For highly confidential reasons, the U.S. Justice Department is asking the tech company to unlock a password protected iPhone obtained by the authorities. However, the Cupertino-based company told federal Magistrate Judge James Orenstein that the request is technically impossible - as previously detailed in Apple's latest security release.

"The secure boot chain, code signing, and runtime process security all help to ensure that only trusted code and apps can run on a device... protecting personal and corporate information at all times and providing methods for instant and complete remote wipe in the case of device theft or loss," wrote Apple on its security policy.

Among the technologies included in iOS 8 is a feature that prevents anyone - including Apple and the government - from accessing an encrypted data. 90 percent of iPhones are already running iOS 8.0 or later. 

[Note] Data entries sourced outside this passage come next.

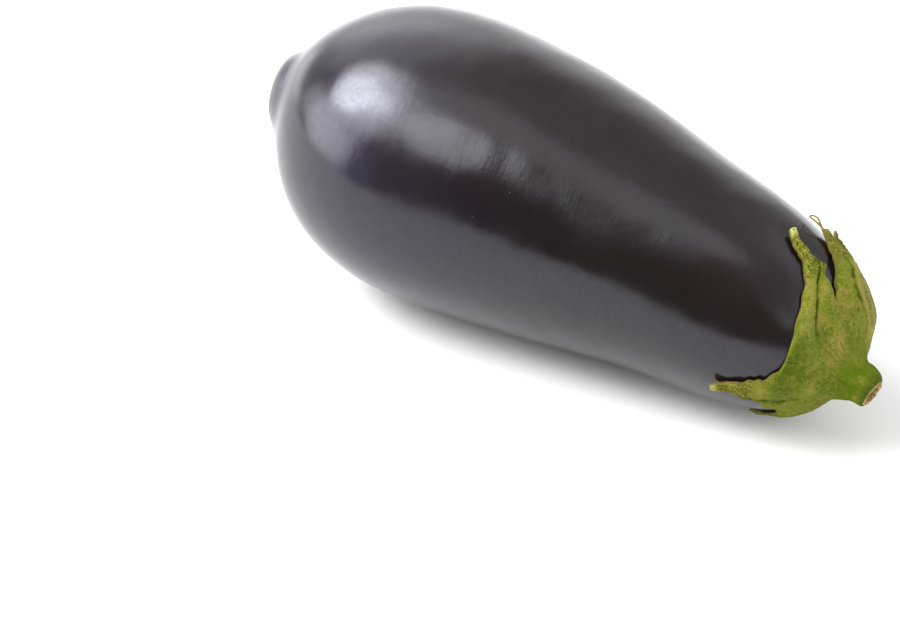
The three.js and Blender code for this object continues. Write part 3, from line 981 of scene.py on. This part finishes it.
def skin_material():
    """Glossy skin, nearly black: violet at the broad end, lighter and warmer on the top side as
    partly painted light, dull and corky round the scar.
    """
    n = Material("skin")
    dots = n.node("ShaderNodeTexVoronoi", distance="EUCLIDEAN")
    dots.inputs["Scale"].default_value = 240
    n.link(n.where, dots.inputs["Vector"])
    rare = n.ramp(n.noise(70, 2), 0.60, 0.64)
    speck = n.math("MULTIPLY", n.ramp(dots.outputs["Distance"], 0.02, 0.06, 1, 0), rare)
    dull = n.marked("nub", n.ramp(n.noise(180, 5, 0.6), 0.3, 0.6, 0.6, 1))
    corky = n.marked("blossom", n.ramp(n.noise(520, 5, 0.7), 0.3, 0.5))
    tones = SKIN_COLORS
    base = n.blend(n.ramp(n.noise(22, 3), 0.3, 0.7), tones["dark"], tones["brown"])
    barky = n.ramp(n.noise(900, 4, 0.7), 0.35, 0.65)
    layers = [
        (n.marked("broad_end", n.ramp(n.noise(35, 3), 0.2, 0.6, 0.5, 1)), tones["violet"]),
        # The top side lighter and warmer, partly painted light.
        (n.marked("lit_topside", n.ramp(n.noise(30, 3), 0.25, 0.6, 0.3, 1)), tones["warm_lit_top"]),
        (n.marked("shoulder", n.ramp(n.noise(60, 3), 0.35, 0.8, 0, 0.5)), tones["shoulder"]),
        (n.math("MULTIPLY", speck, 0.7), tones["speck"]),
        (dull, tones["dull"]),
        (corky, n.blend(barky, tones["dark bark"], tones["pale bark"])),
    ]
    n.paint(base, layers)

    gloss = n.ramp(n.noise(45, 4), 0.3, 0.75, 0.16, 0.25)
    gloss = n.math("ADD", gloss, n.math("MULTIPLY", dull, 0.15))
    gloss = n.math("ADD", gloss, n.math("MULTIPLY", corky, 0.3))
    n.link(gloss, n.shader.inputs["Roughness"])
    shine = n.ramp(n.noise(700, 5, 0.75, distort=0.5), 0.3, 0.7, 0.49, 0.59)
    n.link(shine, n.shader.inputs["Specular IOR Level"])
    n.shader.inputs["Specular Tint"].default_value = SKIN_SHEEN_TINT
    streaks = n.noise(1, 3, 0.5, n.stretched(1300, 180, 180))
    wrinkles = n.noise(260, 6, 0.7, distort=0.8)
    pores = n.noise(1100, 3, 0.6)
    n.bump([
        (wrinkles, 0.18, 0.00016),
        (streaks, 0.2, 0.00007),
        (pores, 0.3, 0.00004),
        (corky, 0.4, 0.0003),
    ])
    return n.material


def calyx_material():
    """Matt green flesh, mottled and worn, with painted shade in its creases, painted shade and
    darker green low on one side, pale ridge streaks that are partly painted highlight, pale tips
    and a corky cut end.
    """
    n = Material("calyx_green")
    flow = n.node("ShaderNodeAttribute", attribute_name="flow").outputs["Vector"]
    patches, mottle = n.noise(170, 5, 0.65), n.noise(1150, 4, 0.65)
    grain, specks = n.noise(2600, 3, 0.7), n.noise(1700, 4, 0.7)
    fibres = n.noise(1, 3, 0.6, n.stretched(300, 1000, 1000, flow))
    ridge_place = n.node("ShaderNodeCombineXYZ")
    n.link(n.attribute("run"), ridge_place.inputs["X"])
    n.link(n.attribute("across"), ridge_place.inputs["Y"])
    ridge_lines = n.noise(1, 4, 0.65, n.stretched(330, 1100, 1, ridge_place.outputs["Vector"]))
    worn = n.math("MULTIPLY", n.ramp(n.noise(190, 5, 0.65, distort=0.4), 0.48, 0.68), 0.8)
    dry = n.ramp(n.attribute("dry"), 0.15, 0.7)
    # Painted shade along the creases.
    painted_crease_shade = n.ramp(n.attribute("painted_crease_shade"), 0.15, 0.9, 0, 0.85)
    woody = n.ramp(mottle, 0.4, 0.6)
    tones = CALYX_COLORS
    base = n.blend(n.ramp(patches, 0.36, 0.62), tones["dark green"], tones["light green"])
    layers = [
        (n.ramp(mottle, 0.50, 0.66, 0, 0.6), tones["yellow mottle"]),
        (n.ramp(mottle, 0.48, 0.34, 0, 0.65), tones["green mottle"]),
        (n.ramp(grain, 0.50, 0.64, 0, 0.55), tones["dark grain"]),
        (n.ramp(grain, 0.47, 0.33, 0, 0.65), tones["pale grain"]),
        (n.math("MULTIPLY", worn, n.ramp(grain, 0.3, 0.55, 0.4, 1)), tones["worn"]),
        # Painted shade, partly darker flesh, in a patch low on the calyx.
        (n.marked("dark_green_and_shade", n.ramp(n.noise(420, 5, 0.7), 0.36, 0.60, 0.25, 0.9)), tones["dark_green_and_shade"]),
        (n.marked("scuff", n.ramp(n.noise(800, 4, 0.7), 0.46, 0.60)), tones["scuff"]),
        (n.marked("stalk", n.ramp(n.noise(300, 4, 0.6), 0.36, 0.58, 0.2, 0.9)), tones["stalk"]),
        (n.marked("end", n.ramp(mottle, 0.35, 0.6, 0.5, 0.95)), tones["stalk end"]),
        # Pale streaks along the green ridges, partly painted highlight.
        (n.marked("ridge_streaks_and_highlight", n.ramp(ridge_lines, 0.48, 0.66, 0, 0.8)), tones["ridge_streaks_and_highlight"]),
        (n.math("MULTIPLY", dry, n.ramp(mottle, 0.25, 0.5, 0.5, 1)), tones["dry ridge"]),
        (n.marked("strap", 0.65), tones["strap"]),
        (n.marked("strap", n.ramp(specks, 0.51, 0.61, 0, 0.9)), tones["fleck"]),
        (n.marked("strap", n.ramp(specks, 0.48, 0.38, 0, 0.9)), tones["pit"]),
        (n.marked("tip", n.ramp(mottle, 0.3, 0.6, 0.4, 1)), tones["tip"]),
        (n.ramp(n.attribute("edge"), 0.5, 1.0, 0, 0.75), tones["edge"]),
        (n.math("MULTIPLY", painted_crease_shade, n.ramp(mottle, 0.34, 0.58, 0.45, 1)), tones["painted_crease_shade"]),
        (n.attribute("inside"), tones["inside"]),
        (n.attribute("cut"), n.blend(woody, tones["dark bark"], tones["pale bark"])),
        (n.attribute("pith"), n.blend(woody, tones["dark pith"], tones["pale pith"])),
    ]
    n.paint(base, layers)

    n.link(n.ramp(mottle, 0.3, 0.8, 0.65, 0.9), n.shader.inputs["Roughness"])
    n.shader.inputs["Specular IOR Level"].default_value = CALYX_SHINE
    n.bump([(fibres, 0.4, 0.0002), (mottle, 0.55, 0.0002), (grain, 0.5, 0.00009)])
    return n.material


def floor_material():
    """White, very slightly uneven."""
    n = Material("floor")
    n.paint(n.blend(n.ramp(n.noise(3, 2), 0.3, 0.7), *FLOOR_COLORS))
    n.shader.inputs["Roughness"].default_value = FLOOR_ROUGHNESS
    return n.material


# ---- Stage ----

FLOOR_SIZE = 6.0
# The room's even light, a dark patch in front taken from it and the glows added to it. Each patch
# has its azimuth, elevation, inner and outer angle in degrees, and its strength.
ROOM_LIGHT = 0.45
DARK_FRONT = (15, 15, 22, 52, 0.35)
GLOWS = [
    (-67, 48, 10, 24, 9.2),
    (-57, 15, 4, 26, 5.9),
    (-81, 12, 3, 13, 2.4),
    (-41, 42, 4, 19, 5.2),
    (-33, 55, 3, 16, 2.4),
    (-6, 77, 4, 18, 1.0),
    (0, 90, 8, 32, 0.2),
    (44, 40, 4, 11, 1.1),
    (-147, 12, 12, 37, 1.15),
    (-125, 40, 10, 34, 1.3),
    (-112, 20, 8, 22, 0.3),
    (95, 20, 20, 42, 2.9),
    (135, 40, 10, 35, 0.85),
]
# The camera: azimuth and elevation in degrees, distance, what it looks at, lens and sensor in mm.
VIEW_AZIMUTH = 33.05
VIEW_ELEVATION = 36
VIEW_DISTANCE = 0.73572
VIEW_TARGET = Vector((-0.03230, -0.01663, -0.00055))
LENS = 100
SENSOR_WIDTH = 36
# Soft lamps: azimuth and elevation in degrees, distance, width and height, power and aim.
LAMPS = {
    "key": (-67, 39, 1.1, (0.5, 0.45), 3.6, (0, 0, 0.04)),
    "sheen": (-12, 51, 0.3, (0.1, 0.18), 0.21, (-0.0185, -0.0275, 0.0703)),
    "card": (-104, 3, 0.7, (0.4, 0.12), 0.22, (-0.08, 0, 0.03)),
}


def towards(azimuth, elevation):
    """Unit vector towards a light or camera; azimuth 0 is the -Y side, turning towards +X."""
    turn, rise = math.radians(azimuth), math.radians(elevation)
    level = math.cos(rise)
    return Vector((math.sin(turn) * level, -math.cos(turn) * level, math.sin(rise)))


def add_floor():
    bpy.ops.mesh.primitive_plane_add(size=FLOOR_SIZE, location=(0, 0, 0))
    floor = bpy.context.object
    floor.name = "floor"
    floor.data.materials.append(floor_material())


def add_camera():
    data = bpy.data.cameras.new("camera")
    data.lens = LENS
    data.sensor_width = SENSOR_WIDTH
    camera = bpy.data.objects.new("camera", data)
    back = towards(VIEW_AZIMUTH, VIEW_ELEVATION)
    camera.location = VIEW_TARGET + back * VIEW_DISTANCE
    camera.rotation_euler = (-back).to_track_quat("-Z", "Y").to_euler()
    bpy.context.scene.collection.objects.link(camera)
    bpy.context.scene.camera = camera


def add_lamp(name, azimuth, elevation, distance, size, power, aim):
    """An elliptical area lamp that faces the point aim from a direction and a distance."""
    data = bpy.data.lights.new(name, "AREA")
    data.shape = "ELLIPSE"
    data.size, data.size_y = size
    data.energy = power
    lamp = bpy.data.objects.new(name, data)
    back = towards(azimuth, elevation)
    lamp.location = Vector(aim) + back * distance
    lamp.rotation_euler = (-back).to_track_quat("-Z", "Y").to_euler()
    bpy.context.scene.collection.objects.link(lamp)


def add_room():
    """The world's light: even, darker in front, with soft glows that the skin mirrors."""
    world = bpy.data.worlds.new("studio")
    world.use_nodes = True
    bpy.context.scene.world = world
    n = Nodes(world.node_tree)
    direction = n.node("ShaderNodeTexCoord").outputs["Generated"]

    def facing(azimuth, elevation, inner, outer, strength):
        """A soft round patch of light: full within one angle of its middle, none past another."""
        dot = n.node("ShaderNodeVectorMath", operation="DOT_PRODUCT")
        n.link(direction, dot.inputs[0])
        dot.inputs[1].default_value = towards(azimuth, elevation)
        far, near = math.cos(math.radians(outer)), math.cos(math.radians(inner))
        return n.ramp(dot.outputs["Value"], far, near, 0, strength)

    total = n.math("SUBTRACT", ROOM_LIGHT, facing(*DARK_FRONT))
    for patch in GLOWS:
        total = n.math("ADD", total, facing(*patch))
    background = n.tree.nodes["Background"]
    background.inputs["Color"].default_value = (1, 1, 1, 1)
    n.link(total, background.inputs["Strength"])


def main():
    bpy.context.scene.view_settings.view_transform = "Standard"
    add_camera()
    add_room()
    for name, settings in LAMPS.items():
        add_lamp(name, *settings)
    add_floor()

    fruit = build_fruit()
    fruit.data.materials.append(skin_material())
    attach(fruit, "root")
    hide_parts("fruit")

    calyx = build_calyx()
    calyx.data.materials.append(calyx_material())
    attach(calyx, "root")
    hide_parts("calyx")


main()
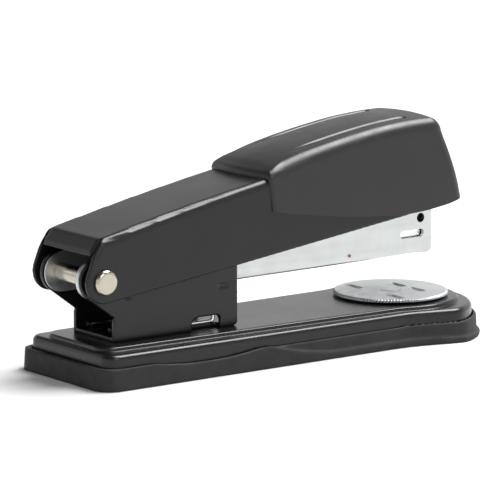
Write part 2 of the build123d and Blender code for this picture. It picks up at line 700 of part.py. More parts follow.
def driver_blade():
    """Flat blade that pushes one staple out, with a flange riveted under the back."""
    lean = math.radians(BLADE_LEAN)
    foot_u = 105.4 * math.cos(lean) + BLADE_BOTTOM * math.sin(lean)
    foot_w = -105.4 * math.sin(lean) + BLADE_BOTTOM * math.cos(lean)
    half = STAPLE_CROWN / 2 - 0.2
    length = 13.9 - foot_w
    blade = box_between((-BLADE_THICK / 2, -half, 0), (BLADE_THICK / 2, half, length))
    blade = Pos(foot_u, 0, foot_w) * Rot(0, BLADE_LEAN, 0) * blade
    flange = box_between((97, -half, 13.4), (foot_u + 1.3, half, 14.2))
    for y in driver_rivet_ys():
        flange -= Pos(DRIVER_RIVET_X, y, 14) * Cylinder(1.1, 4)
    return on_pivot(blade + flange, ARM_TILT)


def driver_rivets():
    """Two rivets that fix the driver's flange to the arm."""
    rivets = []
    for y in driver_rivet_ys():
        shank = Pos(DRIVER_RIVET_X, y, 14.65) * Cylinder(1.05, 3.1)
        head = Pos(DRIVER_RIVET_X, y, 13.1) * Cylinder(2.0, 0.6)
        tail = Pos(DRIVER_RIVET_X, y, 16.1) * Cylinder(1.7, 0.4)
        rivets.append(shank + head + tail)
    return on_pivot(Compound(rivets), ARM_TILT)


def lift_spring():
    """Leaf spring between the magazine's bridge and the arm's back; it lifts the arm."""
    foot = (14.5, 3.2)
    heel = (25.0, 1.9)
    tip = (54.5, arm_inside(54.5) - LEAF_THICK / 2 - 0.1)
    path = FilletPolyline(foot, heel, tip, (61.0, tip[1] - 1.2), radius=4.0)
    leaf = slab(trace(path, LEAF_THICK), LEAF_HALF)
    return on_pivot(leaf, ARM_TILT)


NODES = {
    "base_pad": base_pad,
    "base_plate": base_plate,
    "hinge_bracket": hinge_bracket,
    "bracket_rivets": bracket_rivets,
    "hinge_pin": hinge_pin,
    "return_spring": return_spring,
    "anvil_disc": anvil_disc,
    "anvil_post": anvil_post,
    "anvil_bush": anvil_bush,
    "anvil_button": anvil_button,
    "anvil_washer": anvil_washer,
    "anvil_spring": anvil_spring,
    "magazine_channel": magazine_channel,
    "magazine_nose": magazine_nose,
    "staple_rail": staple_rail,
    "rail_rivets": rail_rivets,
    "follower_rod": follower_rod,
    "magazine_bridge": magazine_bridge,
    "staple_strip": staple_strip,
    "follower": follower,
    "follower_spring": follower_spring,
    "arm_channel": arm_channel,
    "front_cap": front_cap,
    "cap_retainers": cap_retainers,
    "driver_blade": driver_blade,
    "driver_rivets": driver_rivets,
    "lift_spring": lift_spring,
}

os.makedirs("parts", exist_ok=True)
for name, make in NODES.items():
    export_step(make(), f"parts/{name}.step")
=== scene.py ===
import json
import math

import bmesh
import bpy
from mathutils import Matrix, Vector


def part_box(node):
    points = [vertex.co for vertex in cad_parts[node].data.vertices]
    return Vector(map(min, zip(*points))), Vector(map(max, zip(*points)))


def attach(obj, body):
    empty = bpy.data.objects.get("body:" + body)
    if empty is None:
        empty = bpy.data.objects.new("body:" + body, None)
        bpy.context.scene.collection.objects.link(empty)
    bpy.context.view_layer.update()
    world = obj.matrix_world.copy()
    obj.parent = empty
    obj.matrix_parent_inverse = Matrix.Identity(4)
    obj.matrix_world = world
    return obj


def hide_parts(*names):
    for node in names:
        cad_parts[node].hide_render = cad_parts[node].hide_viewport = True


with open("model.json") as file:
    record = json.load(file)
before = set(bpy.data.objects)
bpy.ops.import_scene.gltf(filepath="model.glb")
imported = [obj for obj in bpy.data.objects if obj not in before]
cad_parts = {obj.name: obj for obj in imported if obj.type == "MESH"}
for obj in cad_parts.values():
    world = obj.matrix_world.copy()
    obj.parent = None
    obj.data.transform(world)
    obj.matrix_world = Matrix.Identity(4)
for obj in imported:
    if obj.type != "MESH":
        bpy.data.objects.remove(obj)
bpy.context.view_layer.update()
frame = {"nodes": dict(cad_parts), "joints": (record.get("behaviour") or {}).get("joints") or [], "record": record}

scene = bpy.context.scene
nodes = frame["nodes"]
MM = 0.001


# Materials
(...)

"In most cases now and in the future, the government's requested order would be substantially burdensome, as it would be impossible to perform. For devices running iOS 8 or higher, Apple would not have the technical ability to do what the government requests - take possession of a password protected device from the government and extract unencrypted user data from that device for the government," Apple replied to the Court's assumed authority for such a request stemming from the All Writs Act as written in Wall Street Journal.

Apple also requested of clarity on the scope of the All Writs Acts - and if the writ can indeed allow - even request - unlocking, a clear invasion of privacy. 

According to the Cornell University Law School, All Writs Act allows the federal court to "issue all writs necessary or appropriate in aid of their respective jurisdictions and agreeable to the usages and principles of law."

It means the government expects Apple to extend help to the government on law enforcements.

The judicial issue is not the first time for the government to require Apple's cooperation. In 2014, the U.S. Attorney's Office in New York employed the All Writs Act to force Apple to bypass the lock screen of a unit allegedly involved in a credit card fraud. Around the same time, the Oakland Division of the U.S. Attorney's Office invoked the same writ asking Apple to unlock an iPhone 5S reportedly used in a criminal case.

In this case, Apple holds its ground that the All Writs Act may not apply because the bounds of mandatory law enforcement assistance have already been drawn by the Communications Assistance for Law Enforcement Act (CALEA) and because Apple does not own or control the device in question.